Après la BCE, la Federal Reserve Bank américaine a baissé ses taux directeurs pour la première fois depuis la crise de 2008, suivie depuis par les banques centrales indienne, thaïlandaise et néo-zélandaise.
La signification que les économistes donnent à ce mouvement est classiquement que leur anticipation est au ralentissement, et du coup, qu’en réduisant le coût du crédit, les banques centrales stimulent naturellement l’endettement des agents économiques, et donc leurs investissements, et donc la prise de risques.
Justement, cette fois-ci, mon avis est qu’en raison du contexte, d’une part cette baisse ne sert à rien pour les agents économiques du secteur privé – premier risque – et d’autre part elle génère le risque contraire, à savoir que ce soient les Etats qui s’exposent à la certitude, littéralement, de voir leur dette exploser lorsque les taux remonteront – second risque.
Premier risque : trop d’incertitudes politiques pour favoriser les investissements des entreprises
Le Brexit, la guerre commerciale et monétaire Chine-USA, ce qui se passe à Hong-Kong, l’Iran toujours… Ce sont autant d’incertitudes politiques qui ralentissent le déploiement de capitaux par les décideurs américains aujourd’hui mais qui n’auront plus lieu d’être en octobre : on en saura plus alors sur la réalité des injonctions de Boris Johnson quant à la sortie anglaise à tout prix de l’UE, et les Etats-Unis et la Chine auront repris le cours de leurs négociations en septembre avec des dispositions forcément plus amicales qu’auparavant en ayant fait le constat que leurs entreprises respectives ont besoin de visibilité sur la stabilité politique du monde et de confiance en l’avenir pour investir sur le temps long dans leur appareil productif.

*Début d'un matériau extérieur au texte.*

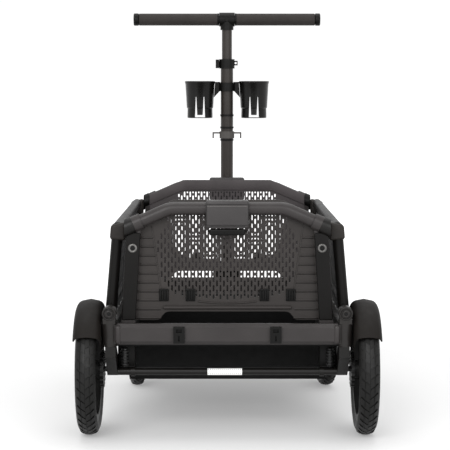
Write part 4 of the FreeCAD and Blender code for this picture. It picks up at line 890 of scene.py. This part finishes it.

Donc taux plus bas ou pas, tout au mieux la baisse des taux récente de la Fed favorise-t-elle une renégociation des conditions de crédit des entreprises états-uniennes avec leurs banques, mais sans doute pas l’allocation de nouvelles lignes de crédit et donc de production.
Et derrière, ce sont autant de machines allemandes, italiennes ou japonaises pas achetées par les usines américaines, autant de commandes de composants taïwanais ou chinois pas passées, autant de matières premières africaines ou sud-américaines non importées, et autant de sociétés de services indiennes ou françaises qui ne sont finalement pas mandatées.
Second risque : un dérapage potentiel des dépenses publiques
Un coût de l’argent attractif entraîne une propension plus grandes des Etats à l’endettement : cet effet pervers agit, parmi les leaders des Etats dont les niveaux d’endettement vont déjà au-delà du raisonnable, comme un véritable révélateur de mauvais gestionnaires.
Prenons quelques exemples :
– La dette italienne représente 135% de son PIB alors qu’une des règles de l’Union Européenne est que la dette ne doit pas dépasser 60% du PIB d’un membre. L’UE ne sanctionne toujours pas, alors que, manifestement, les gouvernements italiens successifs n’ont pas fait ce qu’il fallait pour résorber le déficit public – au contraire de l’Irlande, du Portugal, de l’Espagne, et dans une moindre mesure, de la Grèce, où la gestion fut beaucoup plus rigoureuse et efficace.
– La France compte quant à elle autant de dette que de PIB, mais les taux s’abaissant, la charge de la dette diminue, laissant apparaître au budget des chiffres flatteurs alors que la baisse du service de la dette par rapport à ce qui était projeté crée un effet d’aubaine qui masque la réalité de l’augmentation des dépenses publiques. Soit un bien triste témoignage de notre incapacité à nous réformer. Dit autrement, de notre manque de courage politique au-delà des grands discours.
Mais que se passera-t-il lorsque les taux remonteront ? Et bien non seulement il sera trop tard pour réformer, car il faudra rembourser, donc collecter, donc prélever. Et surtout il faudra rembourser beaucoup plus, donc collecter plus, donc prélever plus. L’économie mondiale sera alors sujette à récession sachant qu’aujourd’hui on ne peut à ce stade parler que de ralentissement (ex. Etats-Unis), ou de correction (ex. l’Allemagne) suivant l’endroit où l’on se trouve.
C’est d’ailleurs le sens de l’inversion de la courbe des rendements obligataires des titres US à deux ans et à dix ans d’hier, un phénomène qui n’était pas arrivé depuis 2007. Cette inversion des courbes anticipe non pas une crise économique demain matin, mais la certitude, dans les dix-huit à vingt-quatre mois, pour les gouvernements aux politiques budgétaires les moins responsables, de sanctions financières non pas par la Commission Européenne, mais bien par la main invisible du marché qui forcera la remontée des taux – par exemple pour endiguer une inflexion de l’inflation. Les conséquences de ces sanctions seront sociales, donc se traduiront malheureusement dans l’économie réelle par une perte de pouvoir d’achat des ménages des pays les plus endettés. Comme quoi, en prenant la contraposée, une politique budgétaire saine est un bouclier efficace contre le ralentissement de la consommation des ménages.